## Begin

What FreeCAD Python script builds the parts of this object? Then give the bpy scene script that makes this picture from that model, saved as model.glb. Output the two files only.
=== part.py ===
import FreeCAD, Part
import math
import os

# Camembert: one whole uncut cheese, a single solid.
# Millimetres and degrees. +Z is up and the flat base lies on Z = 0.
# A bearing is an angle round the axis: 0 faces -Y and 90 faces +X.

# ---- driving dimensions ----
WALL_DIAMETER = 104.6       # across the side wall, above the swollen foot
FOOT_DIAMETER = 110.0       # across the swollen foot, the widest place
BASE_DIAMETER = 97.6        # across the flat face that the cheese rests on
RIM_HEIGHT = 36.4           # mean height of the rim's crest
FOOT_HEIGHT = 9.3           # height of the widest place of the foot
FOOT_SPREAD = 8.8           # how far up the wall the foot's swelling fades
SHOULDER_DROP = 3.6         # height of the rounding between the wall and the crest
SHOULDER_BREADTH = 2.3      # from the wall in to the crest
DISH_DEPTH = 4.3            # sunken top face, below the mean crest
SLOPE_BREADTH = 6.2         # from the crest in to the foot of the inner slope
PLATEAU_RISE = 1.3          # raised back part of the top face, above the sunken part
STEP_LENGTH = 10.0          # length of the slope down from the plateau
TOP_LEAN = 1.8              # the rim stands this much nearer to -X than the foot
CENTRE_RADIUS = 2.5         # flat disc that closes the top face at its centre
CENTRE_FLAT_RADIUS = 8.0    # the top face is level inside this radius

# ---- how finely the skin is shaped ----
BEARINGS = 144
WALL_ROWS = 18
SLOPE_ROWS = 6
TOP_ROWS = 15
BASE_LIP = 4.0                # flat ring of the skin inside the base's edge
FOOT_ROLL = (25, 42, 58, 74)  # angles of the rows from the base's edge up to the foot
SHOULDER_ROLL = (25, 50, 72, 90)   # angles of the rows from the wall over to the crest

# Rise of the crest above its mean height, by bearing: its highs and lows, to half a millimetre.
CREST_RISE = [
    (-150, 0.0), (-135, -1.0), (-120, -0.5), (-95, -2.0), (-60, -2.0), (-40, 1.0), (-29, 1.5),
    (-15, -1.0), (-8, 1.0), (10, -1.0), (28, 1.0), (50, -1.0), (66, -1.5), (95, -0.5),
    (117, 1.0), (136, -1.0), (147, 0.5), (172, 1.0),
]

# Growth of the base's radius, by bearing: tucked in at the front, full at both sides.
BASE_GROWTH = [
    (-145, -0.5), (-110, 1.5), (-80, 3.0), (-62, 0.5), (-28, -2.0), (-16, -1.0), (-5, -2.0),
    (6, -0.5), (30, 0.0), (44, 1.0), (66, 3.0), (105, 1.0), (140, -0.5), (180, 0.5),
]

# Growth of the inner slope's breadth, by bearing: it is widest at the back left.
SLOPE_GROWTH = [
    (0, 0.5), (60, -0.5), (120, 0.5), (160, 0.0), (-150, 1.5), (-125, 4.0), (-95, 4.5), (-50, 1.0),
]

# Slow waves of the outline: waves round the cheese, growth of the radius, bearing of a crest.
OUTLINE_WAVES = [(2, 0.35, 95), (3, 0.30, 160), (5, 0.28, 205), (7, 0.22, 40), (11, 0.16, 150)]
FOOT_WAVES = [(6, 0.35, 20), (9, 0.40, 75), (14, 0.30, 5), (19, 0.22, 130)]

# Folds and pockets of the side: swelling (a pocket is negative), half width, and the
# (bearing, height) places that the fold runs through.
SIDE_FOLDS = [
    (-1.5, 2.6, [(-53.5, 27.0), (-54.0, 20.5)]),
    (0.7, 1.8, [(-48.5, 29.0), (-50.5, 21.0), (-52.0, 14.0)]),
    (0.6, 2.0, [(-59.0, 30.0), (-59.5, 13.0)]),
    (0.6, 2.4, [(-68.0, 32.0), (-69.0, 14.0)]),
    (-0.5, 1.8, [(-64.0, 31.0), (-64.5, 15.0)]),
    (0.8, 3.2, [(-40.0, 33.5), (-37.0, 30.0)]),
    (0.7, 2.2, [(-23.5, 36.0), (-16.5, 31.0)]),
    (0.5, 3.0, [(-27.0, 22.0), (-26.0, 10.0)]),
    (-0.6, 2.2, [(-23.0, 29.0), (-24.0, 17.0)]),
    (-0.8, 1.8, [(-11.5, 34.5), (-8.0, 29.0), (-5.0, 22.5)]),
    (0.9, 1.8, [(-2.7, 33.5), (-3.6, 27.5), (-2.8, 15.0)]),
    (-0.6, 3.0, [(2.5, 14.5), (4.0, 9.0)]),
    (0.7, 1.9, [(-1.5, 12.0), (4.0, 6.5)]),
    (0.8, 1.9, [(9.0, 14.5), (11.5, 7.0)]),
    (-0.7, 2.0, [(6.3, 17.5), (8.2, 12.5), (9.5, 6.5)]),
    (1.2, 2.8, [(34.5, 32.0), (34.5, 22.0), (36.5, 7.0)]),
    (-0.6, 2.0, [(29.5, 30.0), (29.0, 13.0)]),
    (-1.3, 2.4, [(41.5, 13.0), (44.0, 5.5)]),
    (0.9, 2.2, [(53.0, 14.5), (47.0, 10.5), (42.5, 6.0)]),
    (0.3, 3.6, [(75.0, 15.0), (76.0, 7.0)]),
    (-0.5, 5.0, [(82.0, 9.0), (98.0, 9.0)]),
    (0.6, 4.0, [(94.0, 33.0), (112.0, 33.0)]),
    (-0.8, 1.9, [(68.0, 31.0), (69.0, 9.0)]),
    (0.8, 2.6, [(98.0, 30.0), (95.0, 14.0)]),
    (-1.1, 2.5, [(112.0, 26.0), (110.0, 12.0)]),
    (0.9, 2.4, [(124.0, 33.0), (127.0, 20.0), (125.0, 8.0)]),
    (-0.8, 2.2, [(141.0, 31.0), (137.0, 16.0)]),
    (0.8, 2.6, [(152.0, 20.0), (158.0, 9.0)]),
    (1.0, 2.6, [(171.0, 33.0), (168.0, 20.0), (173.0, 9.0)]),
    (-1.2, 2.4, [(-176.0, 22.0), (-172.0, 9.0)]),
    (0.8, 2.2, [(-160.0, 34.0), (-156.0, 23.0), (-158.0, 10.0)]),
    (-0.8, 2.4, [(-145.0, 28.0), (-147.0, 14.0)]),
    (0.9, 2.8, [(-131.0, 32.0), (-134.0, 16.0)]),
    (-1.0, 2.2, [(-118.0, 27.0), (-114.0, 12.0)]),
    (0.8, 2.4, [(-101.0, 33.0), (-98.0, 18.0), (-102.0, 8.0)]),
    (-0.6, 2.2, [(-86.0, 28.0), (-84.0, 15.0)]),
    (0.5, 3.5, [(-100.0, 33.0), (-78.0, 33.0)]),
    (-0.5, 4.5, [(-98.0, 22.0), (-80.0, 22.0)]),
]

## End
## Begin

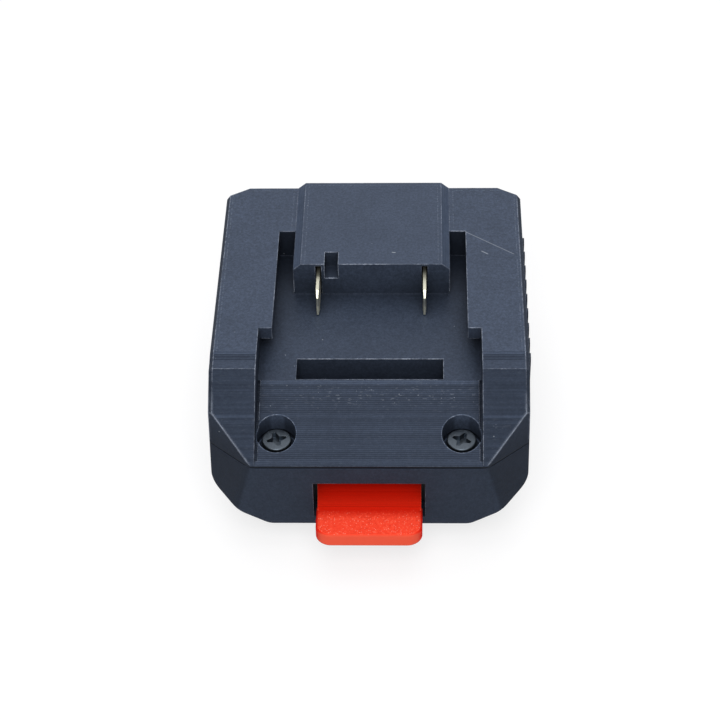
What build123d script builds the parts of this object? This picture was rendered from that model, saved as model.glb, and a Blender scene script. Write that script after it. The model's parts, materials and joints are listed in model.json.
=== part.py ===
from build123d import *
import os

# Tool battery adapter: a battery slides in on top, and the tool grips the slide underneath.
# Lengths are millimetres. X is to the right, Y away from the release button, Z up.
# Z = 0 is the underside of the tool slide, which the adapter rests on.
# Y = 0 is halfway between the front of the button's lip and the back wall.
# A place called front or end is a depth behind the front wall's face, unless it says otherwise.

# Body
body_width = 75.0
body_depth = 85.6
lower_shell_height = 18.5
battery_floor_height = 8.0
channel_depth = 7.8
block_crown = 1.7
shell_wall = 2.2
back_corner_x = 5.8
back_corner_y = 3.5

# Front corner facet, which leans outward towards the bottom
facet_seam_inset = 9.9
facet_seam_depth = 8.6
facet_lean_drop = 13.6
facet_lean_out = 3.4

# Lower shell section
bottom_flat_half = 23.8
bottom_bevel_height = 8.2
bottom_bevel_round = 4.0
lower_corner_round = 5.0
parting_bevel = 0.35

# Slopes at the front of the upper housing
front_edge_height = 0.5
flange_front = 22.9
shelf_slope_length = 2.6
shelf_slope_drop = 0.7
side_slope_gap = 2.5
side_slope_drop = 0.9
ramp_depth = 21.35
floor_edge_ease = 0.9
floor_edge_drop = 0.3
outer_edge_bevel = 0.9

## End
## Begin

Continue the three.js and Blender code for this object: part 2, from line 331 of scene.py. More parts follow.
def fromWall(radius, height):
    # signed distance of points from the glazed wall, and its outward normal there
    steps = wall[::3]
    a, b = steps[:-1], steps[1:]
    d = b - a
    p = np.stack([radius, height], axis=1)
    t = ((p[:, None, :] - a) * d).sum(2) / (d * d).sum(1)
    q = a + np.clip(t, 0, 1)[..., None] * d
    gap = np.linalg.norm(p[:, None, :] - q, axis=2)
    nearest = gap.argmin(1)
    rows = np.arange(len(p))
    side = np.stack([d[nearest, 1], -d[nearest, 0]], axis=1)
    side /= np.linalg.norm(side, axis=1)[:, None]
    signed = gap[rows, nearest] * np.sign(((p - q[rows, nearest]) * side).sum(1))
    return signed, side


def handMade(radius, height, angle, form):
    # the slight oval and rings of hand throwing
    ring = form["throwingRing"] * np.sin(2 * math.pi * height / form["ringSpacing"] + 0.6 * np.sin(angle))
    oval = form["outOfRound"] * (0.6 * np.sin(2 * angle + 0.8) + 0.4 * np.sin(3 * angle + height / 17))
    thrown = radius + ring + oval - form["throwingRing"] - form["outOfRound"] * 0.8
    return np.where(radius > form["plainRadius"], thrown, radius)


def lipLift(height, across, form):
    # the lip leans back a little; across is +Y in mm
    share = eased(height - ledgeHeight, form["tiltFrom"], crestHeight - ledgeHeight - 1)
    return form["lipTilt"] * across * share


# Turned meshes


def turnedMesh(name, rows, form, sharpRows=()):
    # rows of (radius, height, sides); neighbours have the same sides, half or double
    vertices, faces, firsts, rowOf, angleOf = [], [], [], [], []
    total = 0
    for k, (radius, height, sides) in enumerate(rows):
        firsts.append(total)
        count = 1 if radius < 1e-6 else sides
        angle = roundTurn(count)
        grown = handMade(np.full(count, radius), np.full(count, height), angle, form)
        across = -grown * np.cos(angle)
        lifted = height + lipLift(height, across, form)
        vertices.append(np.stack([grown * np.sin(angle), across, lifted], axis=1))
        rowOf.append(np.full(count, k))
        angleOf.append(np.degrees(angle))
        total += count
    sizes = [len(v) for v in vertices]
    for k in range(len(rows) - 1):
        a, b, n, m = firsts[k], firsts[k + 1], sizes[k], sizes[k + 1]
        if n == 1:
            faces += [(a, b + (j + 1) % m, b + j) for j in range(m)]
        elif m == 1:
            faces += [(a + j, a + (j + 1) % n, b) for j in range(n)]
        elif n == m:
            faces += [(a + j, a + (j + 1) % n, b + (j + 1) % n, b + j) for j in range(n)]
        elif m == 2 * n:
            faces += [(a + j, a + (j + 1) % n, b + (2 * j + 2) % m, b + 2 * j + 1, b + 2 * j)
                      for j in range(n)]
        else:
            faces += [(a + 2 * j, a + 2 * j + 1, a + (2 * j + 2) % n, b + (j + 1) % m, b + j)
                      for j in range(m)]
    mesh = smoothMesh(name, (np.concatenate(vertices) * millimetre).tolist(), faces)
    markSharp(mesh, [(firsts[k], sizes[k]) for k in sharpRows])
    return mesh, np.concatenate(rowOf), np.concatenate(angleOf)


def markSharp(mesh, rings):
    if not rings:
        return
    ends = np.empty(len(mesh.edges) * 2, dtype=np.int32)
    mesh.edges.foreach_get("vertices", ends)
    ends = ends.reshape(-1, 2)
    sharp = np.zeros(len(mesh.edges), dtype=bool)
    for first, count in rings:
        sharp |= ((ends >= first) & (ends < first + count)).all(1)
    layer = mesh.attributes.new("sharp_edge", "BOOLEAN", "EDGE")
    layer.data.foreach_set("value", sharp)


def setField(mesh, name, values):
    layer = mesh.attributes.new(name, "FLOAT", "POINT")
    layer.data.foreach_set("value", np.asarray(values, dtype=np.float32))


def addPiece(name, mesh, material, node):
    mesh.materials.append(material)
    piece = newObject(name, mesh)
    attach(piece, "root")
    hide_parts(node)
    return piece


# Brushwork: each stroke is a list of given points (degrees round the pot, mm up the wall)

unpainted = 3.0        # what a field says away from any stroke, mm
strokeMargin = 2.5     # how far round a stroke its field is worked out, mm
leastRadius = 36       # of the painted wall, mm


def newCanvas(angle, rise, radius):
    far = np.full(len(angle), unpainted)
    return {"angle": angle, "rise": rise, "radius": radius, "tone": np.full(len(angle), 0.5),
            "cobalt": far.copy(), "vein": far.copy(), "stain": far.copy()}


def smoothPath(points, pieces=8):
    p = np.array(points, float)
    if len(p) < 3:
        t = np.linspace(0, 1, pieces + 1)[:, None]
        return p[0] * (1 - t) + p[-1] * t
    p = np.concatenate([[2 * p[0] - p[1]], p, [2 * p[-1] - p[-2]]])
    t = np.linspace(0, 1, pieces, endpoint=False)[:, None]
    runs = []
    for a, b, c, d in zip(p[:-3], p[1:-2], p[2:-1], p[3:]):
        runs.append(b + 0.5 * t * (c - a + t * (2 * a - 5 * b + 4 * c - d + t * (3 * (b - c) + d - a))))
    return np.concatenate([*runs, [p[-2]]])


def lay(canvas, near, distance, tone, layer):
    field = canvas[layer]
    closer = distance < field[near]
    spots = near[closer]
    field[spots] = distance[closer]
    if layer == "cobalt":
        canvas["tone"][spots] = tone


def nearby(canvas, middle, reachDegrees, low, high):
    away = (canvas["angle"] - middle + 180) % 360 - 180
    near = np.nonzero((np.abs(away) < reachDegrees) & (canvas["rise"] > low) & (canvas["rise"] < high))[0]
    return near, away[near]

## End

* What you have to do
Print, from the entries above, the line with "hide_parts(node)", the line with "# Brushwork: each" and all lines between them, exactly and with nothing else.

* Task answer
    hide_parts(node)
    return piece


# Brushwork: each stroke is a list of given points (degrees round the pot, mm up the wall)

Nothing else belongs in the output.